When I was in industry the OSHA laws and local fire codes required yearly testing and re-certification, and the biggest problem was usually a loss of pressure. So you could still have a "full" extinguisher but it would be essentially useless.

The best way to dispose of them would be to call your local fire house - they usually will accept old extinguishers.


----------



## Vivjen (Jan 13, 2014)

Phil has answered that so much more eloquently than I could!
the only thing I would addis, if emptying a water cylinder, it cleans a car beautifully...I have tried it!


----------



## Pappy (Jan 13, 2014)

I think Phil nailed it calling the FD. I googled it and it all depends on the contents. Some can be dangerous to breath and get on skin. It said the little cheap ones can be emptied and recycled, but how do you know if there empty if they have lost pressure?


----------



## rkunsaw (Jan 13, 2014)

I have several that I have had for years. They all have a pressure gauge so you can see if you still have pressure.

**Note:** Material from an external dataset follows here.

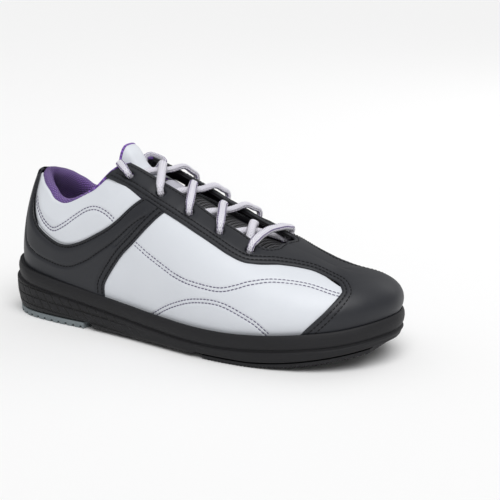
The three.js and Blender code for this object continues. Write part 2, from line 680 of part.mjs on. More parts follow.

While on the subject how many of you carry one in your vehicle? They can be a lifesaver if you have or come upon an accident.


----------



## Falcon (Jan 13, 2014)

In the car? Good point.  Gonna get one.  Thanks.


----------



## SeaBreeze (Jan 13, 2014)

Thanks guys, they're the kind with the chemicals for any kind of fire.  Going by the gauges, they're all good and never been used.  We keep two in our pop-up camper which sits in the bed of our pick-up truck, so that vehicle has 2...none in the other vehicles though, good idea to have one.


----------



## Anne (Jan 13, 2014)

Ok, this is funny.  Just checked ours for pressure, and it's good.  Now, to figure how to get it to fit back into the wall bracket.......  :lofl:


----------



## SifuPhil (Jan 13, 2014)

Anne said:


> Ok, this is funny.  Just checked ours for pressure, and it's good.  Now, to figure how to get it to fit back into the wall bracket.......  :lofl:



That's usually the most difficult part of using an extinguisher.


----------